When Mark and his family travel to visit his mother (Julie Vorus) at their childhood home on his birthday weekend, Jeremy decides to act on both his resentful impulses and his desire for re-attachment by crashing the gathering. He injects himself into a family fun run (which the reluctant participant Hunter dubs a “suck run”) and rekindles the competitive edge in Mark, racing him to the finish line. The Duplasses play up the faux glory of two doughy middle-aged white guys striving against each other, employing amusing slow-motion and snatches of an Olympic-style drums and brass score over their energetic efforts.
Although Mark continues to treat Jeremy with dismissive disdain at the modest ancestral manse, the younger brother succeeds in activating some dormant athletic spark in the elder. When Jeremy proposes re-commencing and finally completing the long-unresolved “Do-Deca” competition over the course of the weekend, Mark cannot resist. With the connivance of Hunter in evading the unrealistic disapproval of Stephanie (Lafleur manages to invest this stock role with convincing care and concern), the brothers contend against each other on various sporting grounds as they have in their lives thus far. As they’re plainly well practiced, their contests are at once awkward and sympathetic. Kelly’s performance offers particular details toward both effects, as his eyes appear always on the point of dejected tears, but still sparkle with fiendish intention when the games begin.

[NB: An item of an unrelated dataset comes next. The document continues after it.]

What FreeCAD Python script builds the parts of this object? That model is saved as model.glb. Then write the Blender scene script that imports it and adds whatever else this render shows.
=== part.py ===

The brothers’ vivid emotional interrelations — in the screenplay and embodied by the actors — mostly overcome the film’s related weaknesses of a restrictive budget and insufficient ambition, but not entirely. The Do-Deca-Pentathlon (shot entirely in faceless suburban New Orleans) sometimes looks frustratingly and distractingly cheap. A clumsy game of laser tag, for example, brings to mind a couple of producers pooling the cash in their wallets to cover the entry fee of not only four actors, but of camera and sound men as well.
But the Duplass brothers mostly succeed at providing a complicated, recognizable portrait of the emotional implications of sibling rivalry. For every feint in the direction of low-budget comic silliness in The Do-Deca-Pentathlon, there’s a more committed turn towards poignant honesty.